Detective Hoyle is played by the young Kipleigh Brown. Was Kerwin worried that his lead actress was too young to be a hard-boiled, cynical, world-weary noir detective?
"Not really," says Kerwin. "That's because Hoyle probably isn't a hard-boiled, cynical, world-weary noir detective. Without giving too much away, the reality of the film -- the setting, cars, clothes -- is an archetypal symbol for her journey through her unconscious. One could come to the conclusion that this persona -- this detective, or cop, or reporter, or whatever she is; we never really find out -- could be something that she's constructed. The way she envisions herself in this part of her journey.
"In noir, you've got the gruff, masculine, trenchcoat- and fedora-wearing man's man. You've got the bathycolpian blonde with the gams and glad rags who can flaunt it. The goal was to cast an actress who could play both at the same time. Somebody who can look like a million in an evening gown with a neckline to her navel, but turn around without missing a beat and pump lead from her Smith and Wesson with a flask of bourbon. A 'name' actress couldn't have done it. That would've brought too many preconceptions to the character. We needed somebody who hadn't played a major role before, so the audience could start with a blank slate from the first frame."
Yesterday Was a Lie was shot on HD video. Some people say that video can't capture the rich deep blacks and stark whites of film, the high contrasts that noir requires. Was that a concern?
"Before directing this, I was a bit of a film snob," says Kerwin. "I couldn't imagine shooting on video. But in recent years, image acquisition has improved so much, it's difficult to tell the difference. We shot with the Panavised CineAlta -- the camera that Sony and Panavision invented for Lucas to shoot the Star Wars prequels. Rodriguez uses it all the time -- it was used for Sin City. It's been used in Sky Captain, Avatar, and Ultraviolet, where the visuals are highly stylized.

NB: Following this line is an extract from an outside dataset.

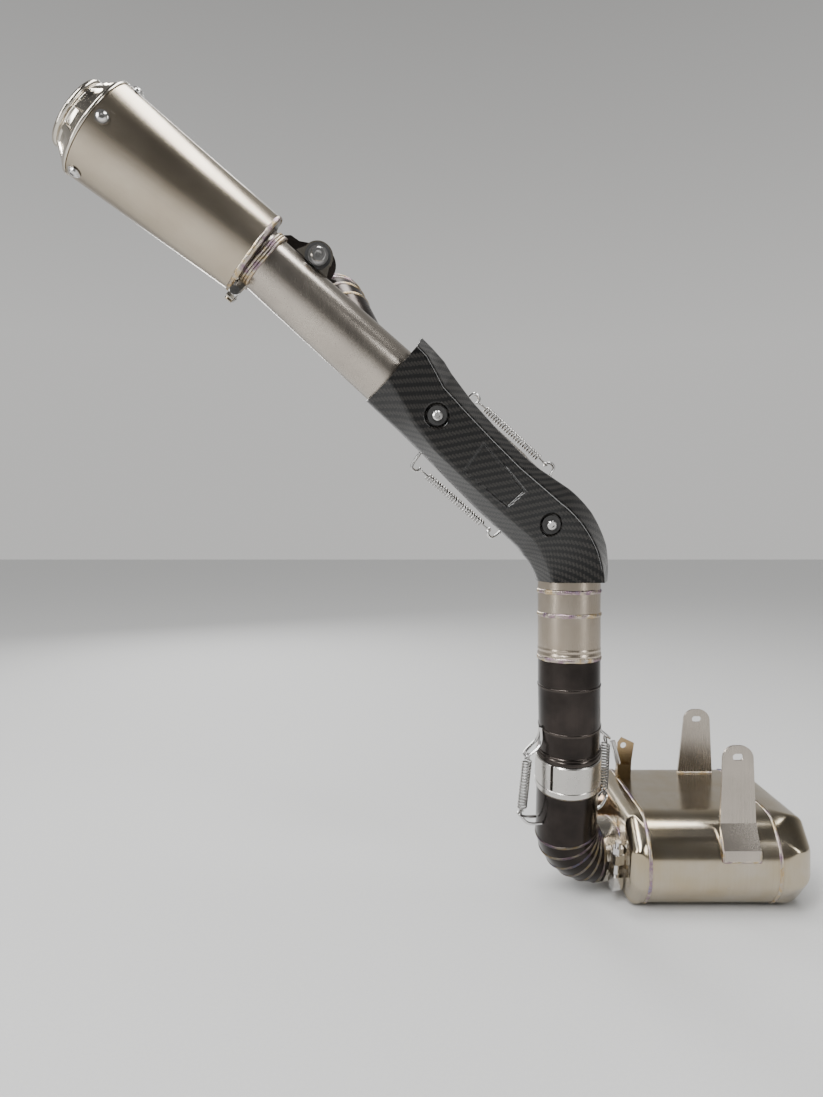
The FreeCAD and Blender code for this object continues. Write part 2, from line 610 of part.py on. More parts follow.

"It's a stretch to call that 'video.' You're acquiring 24 progressive, high-resolution images per second, with a top-of-the-line Panavision lens and a huge CCD, and storing it as digital data. 'Video' is a bit of a misnomer -- it's more like 'digital film.'
"I doubt we could have achieved the look of this movie by shooting on film. It would've had to be scanned and heavily manipulated. Film stocks and lenses in the noir period captured images in a way that cameras no longer do. In the 1940s, there was light falloff which resulted in vignetting, and light bouncing off the film base which resulted in halos. That doesn't happen any more.
"The other problem is that innovations in black-and-white film stopped once color came into common use in the 1960s. Black-and-white film stocks today are still very grainy. That's why most modern black-and-white films -- Man Who Wasn't There, Sin City -- shoot in color (either on film or digitally) and then post in black-and-white.
"Shooting digitally allowed us to do fun stuff in post. We shot with weird or extreme colors on clothing, sets, and even hair. Then Jason Cochard, our DP, color-timed the footage. He adjusted the individual RGB channels before desaturating, so he could make anything in a shot really pop. Like Mik's mustache. He also subtly vignetted the footage.
"After he delivered the graded shots, I duplicated the timeline on top of itself, applied a Gaussian blur, and turned down the opacity of the 'doubled' footage. This simulated the gauzy, dreamy, glowy halo look.
Kewsin says Yesterday Was a Lie cost $200,000 in cash, plus "free stuff" that was donated. "We had 24 days, plus a couple pick-up days, to shoot some 50 locations in Los Angeles, which is theoretically impossible. Many producers either bailed or refused to work on it. They said it couldn't be done. Chase Masterson, who plays the Singer, wound up producing by default -- with line producer Robb Thomas and UPM Thomas Rasera -- because nobody else would touch it.
Kerwin says Yesterday Was a Lie played "like 55 festivals; and I think we won 25 awards, about a dozen of which were 'Best Feature.' But it took a while for distributors to take a shot at it, because it's a difficult film to categorize. Then it took several months to work out the commercial music licenses, since Chase sings some pre-existing jazz songs in the movie. We're still looking to sell international distribution rights.
"Next is a graphic novel adaptation, from the Abyss Walker Comics imprint of Wandering Sage books, which licensed the rights."